A Better Way: A Simple, Biblical Tax Vision
If corruption thrives in complexity, then clarity is an act of justice. The biblical tithe — 10% of one’s increase — was stunningly simple. No deductions. No loopholes. No creative losses. No special carve‑outs for the powerful. Everyone contributed proportionally, transparently, and honestly. Imagine a modern tax system shaped by that same moral clarity: 10% of all income, for all people, with no exceptions. Such a system would not only simplify taxation; it would expose the moral gamesmanship that complexity currently protects. It would treat every citizen with equal dignity. It would prevent the wealthy from purchasing loopholes while the poor shoulder the burden of a system they cannot navigate. If 10% was sufficient for God’s covenant people, why is it too simple for a nation that claims to value fairness? A biblical-style tax policy becomes more than economics — it becomes a test of integrity. A mirror revealing whether we truly believe in shared responsibility or only in shared rhetoric.
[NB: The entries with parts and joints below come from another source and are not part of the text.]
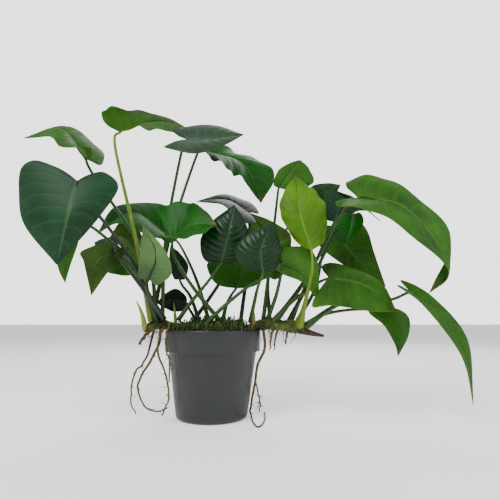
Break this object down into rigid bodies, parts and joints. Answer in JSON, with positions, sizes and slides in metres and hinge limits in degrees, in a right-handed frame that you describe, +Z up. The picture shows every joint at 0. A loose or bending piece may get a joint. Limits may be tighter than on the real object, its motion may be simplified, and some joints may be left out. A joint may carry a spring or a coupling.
{
  "type": "potted aquarium plant",
  "caption": "Broad-leaved aquarium plant with heart-shaped leaves on long stalks, creeping rhizomes and hanging roots, growing in a round plastic nursery pot.",
  "frame": {"origin": "middle of the flat underside of the pot", "axes": "+Z up along the pot's axis; +X to the side of the long arching leaf and the longer rhizome; -Y towards the front"},
  "size_m": [0.5336, 0.1931, 0.4123],
  "materials": {
    "pot": "dark grey moulded plastic with a satin sheen and fine upright ribs",
    "growing_mix": "damp dark bark and fibre with moss",
    "rhizome": "knobby yellow-green to brown stem with ring scars",
    "root": "tan and olive-brown fine roots",
    "sheath": "dry to yellow-green pointed sheaths",
    "leaf_deep": "deep blue-green leathery blade, satin above and matt below",
    "leaf_fresh": "fresh green leathery blade with a soft gloss",
    "leaf_satin": "grey-green leathery blade with a broad sheen",
    "leaf_sunlit": "saturated green leathery blade",
    "leaf_pale": "pale grey-green matt underside",
    "leaf_shade": "very dark green young blade",
    "leaf_olive": "olive green leathery blade",
    "leaf_ribbed": "very dark glossy green blade with raised ribs",
    "leaf_lime": "bright yellow-green young blade"
  },
  "bodies": {
    "root": {"pot": "pot", "growing_mix": "growing_mix", "rhizome_left": "rhizome", "rhizome_left_back": "rhizome", "rhizome_right": "rhizome", "rhizome_right_back": "rhizome", "root_left_long": "root", "root_left_outer": "root", "root_left_inner": "root", "root_left_short": "root", "root_left_thick": "root", "root_right_long": "root", "root_right_a": "root", "root_right_b": "root", "root_right_c": "root", "sheath_left": "sheath", "shoot_centre": "sheath", "sheath_brown": "sheath", "twig_dry": "sheath", "leaf_heart_front_left": "leaf_deep", "leaf_small_under_heart": "leaf_fresh", "leaf_arched_far_left": "leaf_fresh", "leaf_top_raised": "leaf_fresh", "leaf_top_level": "leaf_satin", "leaf_wavy_back": "leaf_sunlit", "leaf_broad_back_left": "leaf_sunlit", "leaf_cupped_centre": "leaf_sunlit", "leaf_pale_upright": "leaf_pale", "leaf_dark_small": "leaf_shade", "leaf_young_low": "leaf_shade", "leaf_drooping_left": "leaf_olive", "leaf_dark_left": "leaf_satin", "leaf_olive_back_left": "leaf_olive", "leaf_narrow_left": "leaf_sunlit", "leaf_ribbed_centre": "leaf_ribbed", "leaf_ribbed_front": "leaf_ribbed", "leaf_round_low": "leaf_sunlit", "leaf_dark_back_centre": "leaf_satin", "leaf_olive_back_centre": "leaf_olive", "leaf_back_tall": "leaf_fresh", "leaf_bright_upright": "leaf_lime", "leaf_green_centre": "leaf_fresh", "leaf_green_right": "leaf_fresh", "leaf_arrow_right": "leaf_fresh", "leaf_hanging_right": "leaf_fresh", "leaf_dark_right": "leaf_fresh", "leaf_deep_back_right": "leaf_deep", "leaf_small_right": "leaf_sunlit", "leaf_long_arching": "leaf_fresh", "leaf_long_far_right": "leaf_fresh", "leaf_grey_back_right": "leaf_satin"}
  },
  "joints": []
}
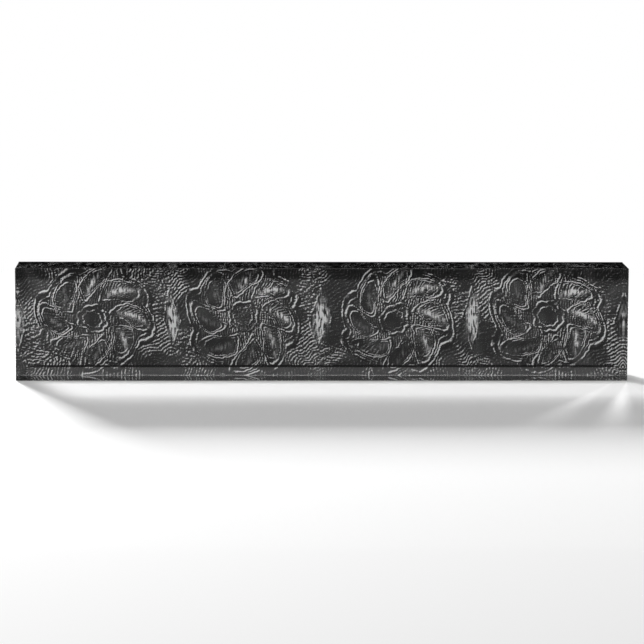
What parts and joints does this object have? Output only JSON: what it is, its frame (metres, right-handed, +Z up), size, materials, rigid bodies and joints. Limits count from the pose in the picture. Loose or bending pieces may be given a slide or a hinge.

The Spiritual Question Before the Nation
This moment is not just political — it is moral and spiritual. Scripture teaches that leadership is a sacred trust. When leaders refuse accountability, manipulate systems, or place personal gain above the common good, the nation drifts toward the same dangers Israel faced under corrupt kings. The question is simple: Will we choose leaders who serve themselves, or leaders who serve the people?
Father, forgive them for they know not what they do. Love your enemies, bless them that curse you, do good to them that hate you. Repent, then, and turn to God, so that your sins may be wiped out, that times of refreshing may come from the Lord. May God have mercy on your soul. And may God be merciful to me a sinner.”